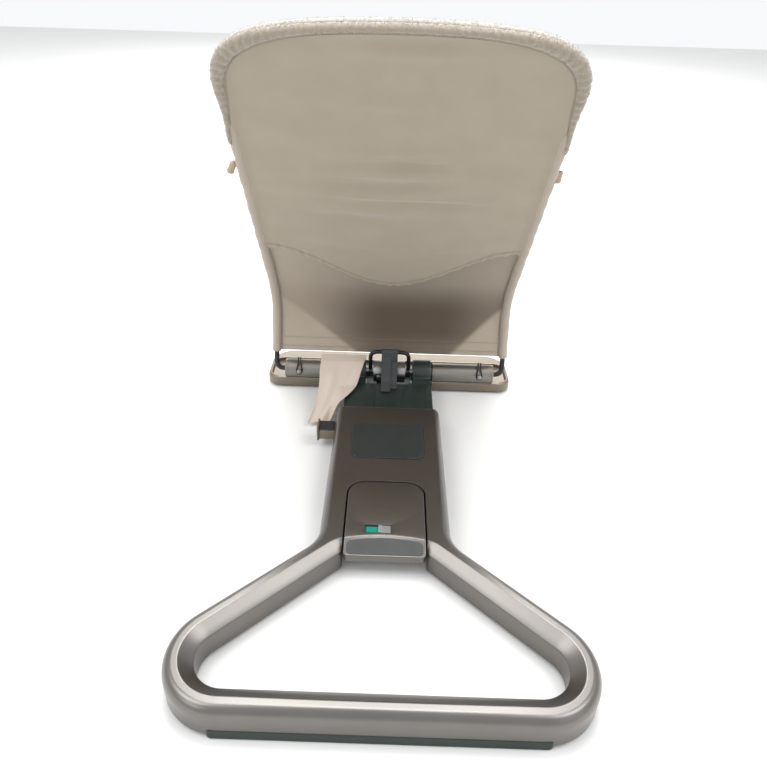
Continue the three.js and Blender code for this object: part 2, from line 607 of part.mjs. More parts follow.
// a cord loop from the seat's lower hem down round the peg
function elasticLoop(side) {
  const out = BARREL.r + 3.6;
  const peg = new THREE.Vector3(
    side * HOOK.x, AXIS.y + out * Math.cos(HOOK.angle), AXIS.z + out * Math.sin(HOOK.angle));
  const hem = new THREE.Vector3(side * HOOK.x, AXIS.y + 7, AXIS.z + 25);
  const up = hem.clone().sub(peg).normalize();
  const across = new THREE.Vector3(1, 0, 0);
  const spot = (x, rise) => peg.clone().addScaledVector(across, x).addScaledVector(up, rise);
  const path = new THREE.CatmullRomCurve3([
    spot(-2, 25), spot(-2.2, 14), spot(-4.8, 4), spot(-4, -3), spot(0, -5.4),
    spot(4, -3), spot(4.8, 4), spot(2.2, 14), spot(2, 25)]);
  return tube(path, 1.2, 6, 26);
}

add('cross_shaft', crossShaft(), COLOUR.steel, 0.3, 1);
add('seat_hoop', seatHoop(), COLOUR.wire, 0.4, 0.6);
for (const [word, side] of [['left', 1], ['right', -1]]) {
  add(`seat_leg_${word}`, seatLeg(side), COLOUR.wire, 0.4, 0.6);
  add(`frame_sleeve_${word}`, frameSleeve(side), COLOUR.black, 0.5);
  add(`barrel_${word}`, barrel(side), COLOUR.silver, 0.35, 0.8);
  add(`end_bush_${word}`, endBush(side), COLOUR.black, 0.5);
  add(`bounce_spring_${word}`, coil(10, 1.5, 6, side > 0 ? 84 : -147, AXIS.y, AXIS.z, 10.5),
    COLOUR.steel, 0.3, 1);
  add(`hook_peg_${word}`, hookPeg(side), COLOUR.silver, 0.4, 0.8);
  add(`elastic_loop_${word}`, elasticLoop(side), COLOUR.webbing, 0.9);
  add(`side_casing_${word}`, sideCasing(side), COLOUR.fabric, 0.9);
}

// ---------------------------------------------------------------- seat: fabric pieces
// half width at t inside the frame, following its rounded upper end
function innerHalf(t, inset) {
  const points = hoopOutline(0, -inset).getSpacedPoints(160);
  const right = points.filter((point) => point.x >= 0);
  const above = right.findIndex((point) => point.y >= t);
  if (above < 1) return WIRE.half - inset;
  const [a, b] = [right[above - 1], right[above]];
  return a.x + ((t - a.y) / (b.y - a.y || 1)) * (b.x - a.x);
}

// even steps up the straight sides, then closer and closer ones round the upper end
function climb(v) {
  const straight = 0.72;
  if (v < straight) return (0.84 * v) / straight;
  return 0.84 + 0.16 * Math.sin((((v - straight) / (1 - straight)) * Math.PI) / 2);
}

// a panel between low(a) and the upper end, front to back between off0 and off1
function panel(low, high, inset, off0, off1, across, along) {
  return warp(across, along, (u, v, w) => {
    const a = 2 * u - 1;
    const t = low(a) + (high - low(a)) * climb(v);
    return seatSpot(a * innerHalf(t, inset), t, (off0 + off1) / 2 - w * (off1 - off0));
  });
}

const SKIN = CASING.outer + 0.5; // the panels end this far inside the frame's centre line
const panelTop = TOP - SKIN - 0.4;
const curvedHem = (a) => 172 + 50 * (1 - Math.cos(Math.PI * a));

// a soft roll round the upper part of the frame, outside the wire
function plushRim() {
  const outline = hoopOutline(468, WIRE.r + 5);
  return warp(40, 1, (u, v, w) => {
    const spot = outline.getPoint(u);
    const along = outline.getTangent(u);
    const out = (v - 0.5) * 7;
    return seatSpot(spot.x + out * along.y, spot.y - out * along.x, w * 18);
  });
}

function strapOnSeat(x0, x1, t0, t1, off0, off1, along) {
  return warp(1, along, (u, v, w) => seatSpot(
    x0 + u * (x1 - x0), t0 + v * (t1 - t0), (off0 + off1) / 2 - w * (off1 - off0)));
}

// loose tail of the cover: from the hem over the barrel, across the chassis and down beside it
function hangingFlap() {
  return warp(8, 10, (u, v, w) => {
    const right = 41 + 19 * v + 28 * v * v;
    const left = 121 + 10 * v ** 4;
    const x = right + (left - right) * u;
    const y = FLAP.y0 + (FLAP.y1 - FLAP.y0) * v;
    const fall = Math.max(0, (v - 0.15) / 0.85);
    const over = FLAP.high - FLAP.dip * Math.min(1, v / 0.15);
    const loose = over - (FLAP.high - FLAP.dip - FLAP.low) * fall;
    const held = Math.max(0, CHASSIS.top + 3.5 - loose);
    const share = Math.min(1, Math.max(0, (98 - x) / 16));
    return new THREE.Vector3(x, y, loose + held * share + w * FLAP.thick);
  });
}

function sideToggle() {
  const spot = seatSpot(WIRE.half + 13.5, 446, 2);
  const barrelKnob = pin(5, -8, 8, 0, 0, 12).rotateY(65 * RAD).translate(spot.x, spot.y, spot.z);
  const cord = box(WIRE.half + 5.6, WIRE.half + 12, spot.y - 1.5, spot.y + 1.5, spot.z - 3, spot.z + 3);
  return join(barrelKnob, cord);
}

function sideTab() {
  const spot = seatSpot(-WIRE.half - 11, 446, 2);
  return box(spot.x - 6, spot.x + 3, spot.y - 2, spot.y + 2, spot.z - 8, spot.z + 8);
}

add('upper_back_panel', panel(curvedHem, panelTop, SKIN, 1.4, 4, 8, 12), COLOUR.fabric, 0.9);
add('lower_back_panel', panel(() => HEM, 330, SKIN, -2.8, -0.4, 4, 12), COLOUR.lining, 0.9);
add('seat_liner', panel(() => HEM + 6, panelTop - 12, SKIN + 5, -21, -9.5, 6, 18), COLOUR.fleece, 0.95);
add('plush_rim', plushRim(), COLOUR.plush, 0.95);
add('hanging_flap', hangingFlap(), COLOUR.lining, 0.9);
add('crotch_strap', strapOnSeat(-22, 22, 70, 190, -27, -24.5, 6), COLOUR.fabric, 0.9);
add('waist_strap_left', strapOnSeat(26, 176, 210, 236, -24.5, -22, 1), COLOUR.webbing, 0.9);
add('waist_strap_right', strapOnSeat(-176, -26, 210, 236, -24.5, -22, 1), COLOUR.webbing, 0.9);
add('harness_buckle', strapOnSeat(-24, 24, 196, 246, -31, -22, 1), COLOUR.black, 0.5);
add('side_toggle', sideToggle(), COLOUR.fabric, 0.8);
add('side_tab', sideTab(), COLOUR.fabric, 0.9);

export default group;
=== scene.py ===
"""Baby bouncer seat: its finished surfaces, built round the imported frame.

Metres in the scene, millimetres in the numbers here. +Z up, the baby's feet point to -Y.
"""

import json
import math

import bmesh
import bpy
import numpy as np
from mathutils import Matrix, Vector
from mathutils.geometry import delaunay_2d_cdt

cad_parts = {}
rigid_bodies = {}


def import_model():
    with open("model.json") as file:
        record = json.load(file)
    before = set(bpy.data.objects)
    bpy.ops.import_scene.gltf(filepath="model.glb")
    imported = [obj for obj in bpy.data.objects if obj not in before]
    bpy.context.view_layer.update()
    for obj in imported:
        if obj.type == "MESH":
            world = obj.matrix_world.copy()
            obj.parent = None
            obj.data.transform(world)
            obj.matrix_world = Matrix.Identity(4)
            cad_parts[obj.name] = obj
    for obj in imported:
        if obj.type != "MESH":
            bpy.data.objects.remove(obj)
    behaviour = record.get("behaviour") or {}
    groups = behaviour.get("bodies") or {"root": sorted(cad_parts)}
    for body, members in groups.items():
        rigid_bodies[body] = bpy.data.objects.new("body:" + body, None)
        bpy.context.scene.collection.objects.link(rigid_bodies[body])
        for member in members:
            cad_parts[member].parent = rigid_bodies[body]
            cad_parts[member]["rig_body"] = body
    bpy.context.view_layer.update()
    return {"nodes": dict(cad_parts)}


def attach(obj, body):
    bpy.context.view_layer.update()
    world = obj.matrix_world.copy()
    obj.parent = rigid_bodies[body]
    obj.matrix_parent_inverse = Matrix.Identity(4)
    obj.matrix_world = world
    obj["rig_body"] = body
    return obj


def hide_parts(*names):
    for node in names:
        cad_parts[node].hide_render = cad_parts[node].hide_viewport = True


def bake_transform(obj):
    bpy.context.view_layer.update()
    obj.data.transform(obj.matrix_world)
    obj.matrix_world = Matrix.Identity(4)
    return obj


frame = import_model()
MM = 0.001
AXIS = np.array([-284.0, 33.0])  # y and z of the line that the seat turns on
TAU = 2 * math.pi
WAVE = TAU / 20  # a wave texture's scale for one band in each unit of length


# ---------------------------------------------------------------- materials
def colour(code):
    """An sRGB hex value as linear RGBA."""
    parts = [int(code[i:i + 2], 16) / 255 for i in (0, 2, 4)]
    return (*[c / 12.92 if c <= 0.04045 else ((c + 0.055) / 1.055) ** 2.4 for c in parts], 1.0)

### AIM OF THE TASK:
Your task is to give again the lines from the one containing "12), COLOUR.fabric, 0.9);" to the one containing "obj.parent = None", both lines included, exactly and without anything added.

### TASK RESULT:
add('upper_back_panel', panel(curvedHem, panelTop, SKIN, 1.4, 4, 8, 12), COLOUR.fabric, 0.9);
add('lower_back_panel', panel(() => HEM, 330, SKIN, -2.8, -0.4, 4, 12), COLOUR.lining, 0.9);
add('seat_liner', panel(() => HEM + 6, panelTop - 12, SKIN + 5, -21, -9.5, 6, 18), COLOUR.fleece, 0.95);
add('plush_rim', plushRim(), COLOUR.plush, 0.95);
add('hanging_flap', hangingFlap(), COLOUR.lining, 0.9);
add('crotch_strap', strapOnSeat(-22, 22, 70, 190, -27, -24.5, 6), COLOUR.fabric, 0.9);
add('waist_strap_left', strapOnSeat(26, 176, 210, 236, -24.5, -22, 1), COLOUR.webbing, 0.9);
add('waist_strap_right', strapOnSeat(-176, -26, 210, 236, -24.5, -22, 1), COLOUR.webbing, 0.9);
add('harness_buckle', strapOnSeat(-24, 24, 196, 246, -31, -22, 1), COLOUR.black, 0.5);
add('side_toggle', sideToggle(), COLOUR.fabric, 0.8);
add('side_tab', sideTab(), COLOUR.fabric, 0.9);

export default group;
=== scene.py ===
"""Baby bouncer seat: its finished surfaces, built round the imported frame.

Metres in the scene, millimetres in the numbers here. +Z up, the baby's feet point to -Y.
"""

import json
import math

import bmesh
import bpy
import numpy as np
from mathutils import Matrix, Vector
from mathutils.geometry import delaunay_2d_cdt

cad_parts = {}
rigid_bodies = {}


def import_model():
    with open("model.json") as file:
        record = json.load(file)
    before = set(bpy.data.objects)
    bpy.ops.import_scene.gltf(filepath="model.glb")
    imported = [obj for obj in bpy.data.objects if obj not in before]
    bpy.context.view_layer.update()
    for obj in imported:
        if obj.type == "MESH":
            world = obj.matrix_world.copy()
            obj.parent = None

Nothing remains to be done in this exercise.